--- begin ---

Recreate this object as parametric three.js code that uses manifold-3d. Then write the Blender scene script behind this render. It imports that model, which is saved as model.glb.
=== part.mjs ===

--- end ---
--- begin ---

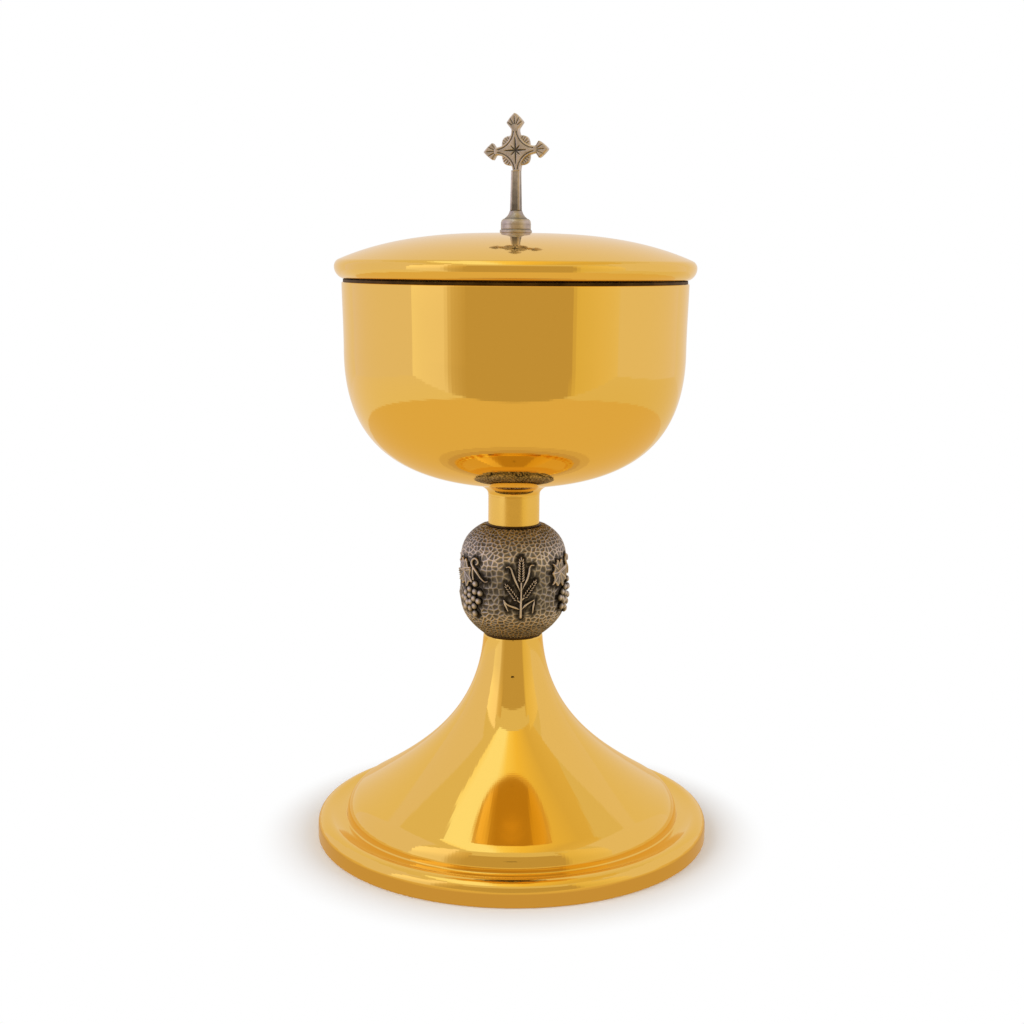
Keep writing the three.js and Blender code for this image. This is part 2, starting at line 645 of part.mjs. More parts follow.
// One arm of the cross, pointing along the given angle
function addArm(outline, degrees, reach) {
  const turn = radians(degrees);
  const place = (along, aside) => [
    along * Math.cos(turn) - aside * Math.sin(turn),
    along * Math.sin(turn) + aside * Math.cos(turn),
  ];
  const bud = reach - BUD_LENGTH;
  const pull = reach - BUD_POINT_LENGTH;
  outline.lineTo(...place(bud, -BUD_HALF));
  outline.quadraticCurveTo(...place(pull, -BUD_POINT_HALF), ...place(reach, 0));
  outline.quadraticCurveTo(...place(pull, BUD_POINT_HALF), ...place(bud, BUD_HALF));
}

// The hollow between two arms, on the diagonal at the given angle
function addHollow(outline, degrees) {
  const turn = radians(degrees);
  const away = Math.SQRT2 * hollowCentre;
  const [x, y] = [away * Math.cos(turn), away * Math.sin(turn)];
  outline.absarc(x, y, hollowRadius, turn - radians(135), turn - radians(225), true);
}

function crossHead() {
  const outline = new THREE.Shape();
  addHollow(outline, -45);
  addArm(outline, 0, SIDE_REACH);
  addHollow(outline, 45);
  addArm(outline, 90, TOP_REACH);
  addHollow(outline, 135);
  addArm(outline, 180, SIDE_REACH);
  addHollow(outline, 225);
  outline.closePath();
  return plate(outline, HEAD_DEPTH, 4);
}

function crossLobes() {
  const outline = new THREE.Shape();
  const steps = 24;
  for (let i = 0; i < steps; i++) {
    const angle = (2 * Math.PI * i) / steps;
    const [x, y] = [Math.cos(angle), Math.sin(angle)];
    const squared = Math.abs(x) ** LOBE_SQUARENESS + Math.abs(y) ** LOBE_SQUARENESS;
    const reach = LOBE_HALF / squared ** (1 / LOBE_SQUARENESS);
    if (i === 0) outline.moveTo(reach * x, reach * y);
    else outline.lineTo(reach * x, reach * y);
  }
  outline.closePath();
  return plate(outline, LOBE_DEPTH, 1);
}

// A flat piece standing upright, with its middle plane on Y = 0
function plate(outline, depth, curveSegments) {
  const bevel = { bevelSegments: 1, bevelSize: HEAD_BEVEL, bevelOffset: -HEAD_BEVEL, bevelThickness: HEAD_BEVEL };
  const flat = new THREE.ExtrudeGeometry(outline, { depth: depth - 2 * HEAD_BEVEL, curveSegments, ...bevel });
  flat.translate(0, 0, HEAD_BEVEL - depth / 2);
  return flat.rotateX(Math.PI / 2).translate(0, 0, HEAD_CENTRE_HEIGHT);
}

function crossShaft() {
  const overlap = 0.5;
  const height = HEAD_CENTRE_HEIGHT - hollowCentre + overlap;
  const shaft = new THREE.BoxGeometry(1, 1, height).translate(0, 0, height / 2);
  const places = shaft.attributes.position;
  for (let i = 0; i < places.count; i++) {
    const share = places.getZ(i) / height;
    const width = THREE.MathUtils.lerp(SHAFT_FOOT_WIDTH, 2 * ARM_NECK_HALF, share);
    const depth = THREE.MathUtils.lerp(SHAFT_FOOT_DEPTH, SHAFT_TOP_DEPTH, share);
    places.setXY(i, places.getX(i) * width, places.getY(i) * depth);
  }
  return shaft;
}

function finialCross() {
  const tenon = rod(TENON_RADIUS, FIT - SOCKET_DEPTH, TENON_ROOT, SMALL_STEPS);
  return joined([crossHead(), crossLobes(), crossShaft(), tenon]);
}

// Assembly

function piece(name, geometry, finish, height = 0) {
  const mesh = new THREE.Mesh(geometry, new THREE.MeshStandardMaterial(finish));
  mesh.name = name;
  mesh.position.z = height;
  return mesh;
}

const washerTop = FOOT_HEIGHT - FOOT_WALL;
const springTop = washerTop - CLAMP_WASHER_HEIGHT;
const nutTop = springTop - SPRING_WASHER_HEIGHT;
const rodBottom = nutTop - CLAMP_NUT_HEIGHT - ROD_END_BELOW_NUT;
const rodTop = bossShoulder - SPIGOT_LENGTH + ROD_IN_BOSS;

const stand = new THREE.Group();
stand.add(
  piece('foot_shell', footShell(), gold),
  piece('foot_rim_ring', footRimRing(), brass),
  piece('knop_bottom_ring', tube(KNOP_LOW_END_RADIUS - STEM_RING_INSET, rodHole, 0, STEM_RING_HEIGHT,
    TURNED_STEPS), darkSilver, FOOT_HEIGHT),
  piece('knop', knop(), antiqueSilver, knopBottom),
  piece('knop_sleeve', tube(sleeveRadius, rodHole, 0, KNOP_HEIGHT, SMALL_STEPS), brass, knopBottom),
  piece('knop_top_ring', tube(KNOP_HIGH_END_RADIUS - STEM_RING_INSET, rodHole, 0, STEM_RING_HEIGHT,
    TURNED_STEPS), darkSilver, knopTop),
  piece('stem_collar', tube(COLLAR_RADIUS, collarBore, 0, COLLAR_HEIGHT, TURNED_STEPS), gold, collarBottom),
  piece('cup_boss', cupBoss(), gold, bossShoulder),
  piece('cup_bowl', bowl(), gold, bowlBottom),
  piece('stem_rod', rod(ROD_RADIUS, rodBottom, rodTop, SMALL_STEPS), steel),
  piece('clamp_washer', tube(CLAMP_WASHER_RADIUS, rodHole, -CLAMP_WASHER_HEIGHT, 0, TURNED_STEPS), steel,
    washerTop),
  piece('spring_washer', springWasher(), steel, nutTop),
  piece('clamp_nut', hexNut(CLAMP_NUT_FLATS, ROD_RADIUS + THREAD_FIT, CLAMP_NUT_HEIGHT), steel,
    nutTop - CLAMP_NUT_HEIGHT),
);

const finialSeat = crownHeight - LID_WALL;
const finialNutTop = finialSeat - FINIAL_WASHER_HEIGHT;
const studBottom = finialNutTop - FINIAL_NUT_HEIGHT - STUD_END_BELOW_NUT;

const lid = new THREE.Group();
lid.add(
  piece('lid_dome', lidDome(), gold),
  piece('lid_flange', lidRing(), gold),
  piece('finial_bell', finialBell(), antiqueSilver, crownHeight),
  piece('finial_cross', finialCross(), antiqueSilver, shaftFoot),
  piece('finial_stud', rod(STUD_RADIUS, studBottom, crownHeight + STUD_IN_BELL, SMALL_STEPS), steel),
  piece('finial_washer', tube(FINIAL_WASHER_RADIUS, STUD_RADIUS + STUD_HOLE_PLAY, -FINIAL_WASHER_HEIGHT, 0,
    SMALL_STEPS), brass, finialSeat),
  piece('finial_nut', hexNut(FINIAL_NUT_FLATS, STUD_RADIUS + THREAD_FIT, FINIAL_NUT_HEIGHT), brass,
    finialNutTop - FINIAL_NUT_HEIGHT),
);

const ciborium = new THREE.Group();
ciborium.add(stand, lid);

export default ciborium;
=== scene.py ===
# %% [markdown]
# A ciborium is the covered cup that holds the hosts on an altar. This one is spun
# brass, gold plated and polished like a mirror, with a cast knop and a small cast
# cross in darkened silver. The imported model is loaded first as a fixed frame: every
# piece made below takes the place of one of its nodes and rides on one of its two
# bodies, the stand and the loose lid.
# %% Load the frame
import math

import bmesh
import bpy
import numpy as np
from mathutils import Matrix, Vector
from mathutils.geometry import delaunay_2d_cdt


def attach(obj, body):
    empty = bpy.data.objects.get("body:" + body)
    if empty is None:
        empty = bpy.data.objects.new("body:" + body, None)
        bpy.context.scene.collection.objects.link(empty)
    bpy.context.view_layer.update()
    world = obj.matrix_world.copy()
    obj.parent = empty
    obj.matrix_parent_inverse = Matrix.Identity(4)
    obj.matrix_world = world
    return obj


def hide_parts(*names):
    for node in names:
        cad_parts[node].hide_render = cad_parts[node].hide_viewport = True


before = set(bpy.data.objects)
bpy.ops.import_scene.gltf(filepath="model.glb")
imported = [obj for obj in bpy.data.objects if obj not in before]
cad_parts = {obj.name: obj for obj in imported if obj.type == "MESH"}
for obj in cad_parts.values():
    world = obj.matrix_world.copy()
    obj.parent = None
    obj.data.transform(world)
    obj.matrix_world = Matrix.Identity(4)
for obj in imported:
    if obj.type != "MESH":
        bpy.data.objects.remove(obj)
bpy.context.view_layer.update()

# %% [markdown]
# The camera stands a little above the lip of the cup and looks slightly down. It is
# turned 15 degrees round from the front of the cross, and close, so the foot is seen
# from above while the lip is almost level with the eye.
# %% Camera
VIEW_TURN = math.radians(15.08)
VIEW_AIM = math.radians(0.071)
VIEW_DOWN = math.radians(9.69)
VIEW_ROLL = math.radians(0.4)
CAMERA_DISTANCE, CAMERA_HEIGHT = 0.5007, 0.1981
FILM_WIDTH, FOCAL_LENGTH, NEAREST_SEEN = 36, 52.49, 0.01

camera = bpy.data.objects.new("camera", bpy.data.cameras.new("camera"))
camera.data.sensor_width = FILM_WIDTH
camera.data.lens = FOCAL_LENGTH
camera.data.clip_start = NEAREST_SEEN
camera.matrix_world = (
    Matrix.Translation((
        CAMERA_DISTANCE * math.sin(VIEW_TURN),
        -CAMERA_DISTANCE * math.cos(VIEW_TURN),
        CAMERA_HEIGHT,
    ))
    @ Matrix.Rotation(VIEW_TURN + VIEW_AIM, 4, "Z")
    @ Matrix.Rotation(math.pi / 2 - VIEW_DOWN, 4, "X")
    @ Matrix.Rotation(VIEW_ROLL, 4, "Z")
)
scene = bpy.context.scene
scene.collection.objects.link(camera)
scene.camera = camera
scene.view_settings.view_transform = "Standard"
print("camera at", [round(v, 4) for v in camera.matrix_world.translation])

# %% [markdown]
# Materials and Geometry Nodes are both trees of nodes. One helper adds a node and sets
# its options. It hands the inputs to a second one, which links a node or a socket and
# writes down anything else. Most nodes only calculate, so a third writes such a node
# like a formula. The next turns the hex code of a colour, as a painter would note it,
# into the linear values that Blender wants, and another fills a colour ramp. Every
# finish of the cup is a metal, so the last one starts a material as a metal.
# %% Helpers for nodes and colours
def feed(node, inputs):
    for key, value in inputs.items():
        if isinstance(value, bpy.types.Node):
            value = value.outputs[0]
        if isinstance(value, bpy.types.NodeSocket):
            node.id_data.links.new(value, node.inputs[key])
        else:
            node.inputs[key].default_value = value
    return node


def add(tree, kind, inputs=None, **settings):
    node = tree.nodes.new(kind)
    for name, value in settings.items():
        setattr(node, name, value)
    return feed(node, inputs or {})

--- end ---

== WORK TO COMPLETE ==
Going down the listing above, begin printing at the line with "const lid = new THREE.Group();" and finish with the line with "in imported if", exactly as they appear.

== COMPLETED EXERCISE ==
const lid = new THREE.Group();
lid.add(
  piece('lid_dome', lidDome(), gold),
  piece('lid_flange', lidRing(), gold),
  piece('finial_bell', finialBell(), antiqueSilver, crownHeight),
  piece('finial_cross', finialCross(), antiqueSilver, shaftFoot),
  piece('finial_stud', rod(STUD_RADIUS, studBottom, crownHeight + STUD_IN_BELL, SMALL_STEPS), steel),
  piece('finial_washer', tube(FINIAL_WASHER_RADIUS, STUD_RADIUS + STUD_HOLE_PLAY, -FINIAL_WASHER_HEIGHT, 0,
    SMALL_STEPS), brass, finialSeat),
  piece('finial_nut', hexNut(FINIAL_NUT_FLATS, STUD_RADIUS + THREAD_FIT, FINIAL_NUT_HEIGHT), brass,
    finialNutTop - FINIAL_NUT_HEIGHT),
);

const ciborium = new THREE.Group();
ciborium.add(stand, lid);

export default ciborium;
=== scene.py ===
# %% [markdown]
# A ciborium is the covered cup that holds the hosts on an altar. This one is spun
# brass, gold plated and polished like a mirror, with a cast knop and a small cast
# cross in darkened silver. The imported model is loaded first as a fixed frame: every
# piece made below takes the place of one of its nodes and rides on one of its two
# bodies, the stand and the loose lid.
# %% Load the frame
import math

import bmesh
import bpy
import numpy as np
from mathutils import Matrix, Vector
from mathutils.geometry import delaunay_2d_cdt


def attach(obj, body):
    empty = bpy.data.objects.get("body:" + body)
    if empty is None:
        empty = bpy.data.objects.new("body:" + body, None)
        bpy.context.scene.collection.objects.link(empty)
    bpy.context.view_layer.update()
    world = obj.matrix_world.copy()
    obj.parent = empty
    obj.matrix_parent_inverse = Matrix.Identity(4)
    obj.matrix_world = world
    return obj


def hide_parts(*names):
    for node in names:
        cad_parts[node].hide_render = cad_parts[node].hide_viewport = True


before = set(bpy.data.objects)
bpy.ops.import_scene.gltf(filepath="model.glb")
imported = [obj for obj in bpy.data.objects if obj not in before]
cad_parts = {obj.name: obj for obj in imported if obj.type == "MESH"}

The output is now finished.